Kafka中的时间轮调度算法

最新推荐文章于 2024-07-19 14:45:32 发布

dinghua_xuexi

最新推荐文章于 2024-07-19 14:45:32 发布

阅读量898

点赞数

分类专栏： kafka 文章标签： kafka

本文链接：https://blog.csdn.net/dinghua_xuexi/article/details/108998413

版权

kafka 专栏收录该内容

6 篇文章 0 订阅

订阅专栏

问题背景

在kafka生产者发送数据过程中，源源不断的产生数据，然后发给kafka。我们考虑这样一种场景，数据产生速率时快时慢，我们是不是产生一条发送一条呢？很显然，在高吞吐数据场景下，这样的作法，IO性能不高，没有很好的利用socket缓存。那么是不是一定要积累到一定量再发数据呢？这在低吞吐场景下，数据时效性又没法保证。因此，我们一般结合数据量和时间两个因素来考量数据发送的时机。除了这种场景外，还有许多场景，需要用到定时器，在java传统的Timer定时器，定时比较固定刻板，不够灵活，而且效率也不高。因此在kafka中，舍去了这种，采用了一种非常灵活高效的定时器算法-分层时间轮调度算法

算法概述

在kafka中，任何一个时刻，都会产生许许多多的时间调度任务，要做到精准无误的调度他们，很不容易，分层时间轮调度算法，正为高效解决此类问题而生。

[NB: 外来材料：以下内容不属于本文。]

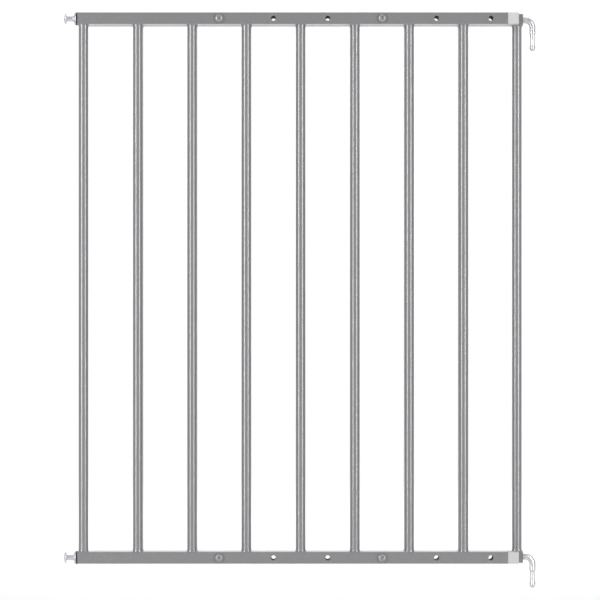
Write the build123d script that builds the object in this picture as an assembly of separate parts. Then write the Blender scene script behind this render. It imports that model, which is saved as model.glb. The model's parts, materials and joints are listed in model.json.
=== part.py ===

kafka源代码中，TimingWheel类详细描述了该算法，我把源码中算法原理描述放到附录里面，这里我按照自己的理解来描述

1 先定义一个拥有100个时间格的轮子，依次编号为1-100, 每个时间格的时间跨度为1ms, 还有一个指向时间轮格子的当前时刻指针，即当前时刻指针，每1ms都会走1个时间格，当前时刻指针走到哪个格子，这个时间格上的任务，都会被取出并执行，比如，当前时刻指针已经走到了20ms, 如果20ms的时间格上面有调度任务，则会被全部取出执行。这时，如果来了一个需要延迟20ms执行的任务，这时我们把该任务插入到40ms的时间格上即可。这是100ms以内，并且没有溢出的情况

2 假如当前时刻指针已经走到了90ms的时间格，恰好此时来了一个需要延迟30ms执行的任务，这时我们按照如下算法，将其插入时间轮

( 90 + 30 ) % 100[时间轮的总大小] = 20

根据计算结果，我们只需将其插入20ms的时间格，因为当前时刻指针走完100ms时，又会回到1ms开始往下走。这时100ms以内，但是产生了溢出的情况

3 假如当前时刻指针走到了20ms，此时来了一个需要需要延迟10020ms的任务, 这时就没法简单的用（20+10020）% 100 = 40 来算了。因为下次指针走到40ms时，还远远没到10020ms的时间呢。此时需要引入层次时间轮的层次概念了。我们引入第二层时间轮。这个时间轮也是100个时间格子，但是与之前第一层不同的是，这个时间轮每个时间格的时间跨度刚好是第一层时间轮的总大小，即100ms，那么该时间轮格子的编号是这样，100,200,...,9900,10000 这个时间轮的总大小为10000ms，

因为 (10020 - 10000) = 20 < 100，则可通过组合一二层时间轮即可组成该延迟调度。这时，我们这样处理，在第二层时间轮的10000ms的这个时间格插入这个延迟任务，等到这个10000ms时间格到期时，将其取出，插入第一层时间轮的当前时刻指针位置往后20个时间格上(注意溢出的情况，情况2已经分析)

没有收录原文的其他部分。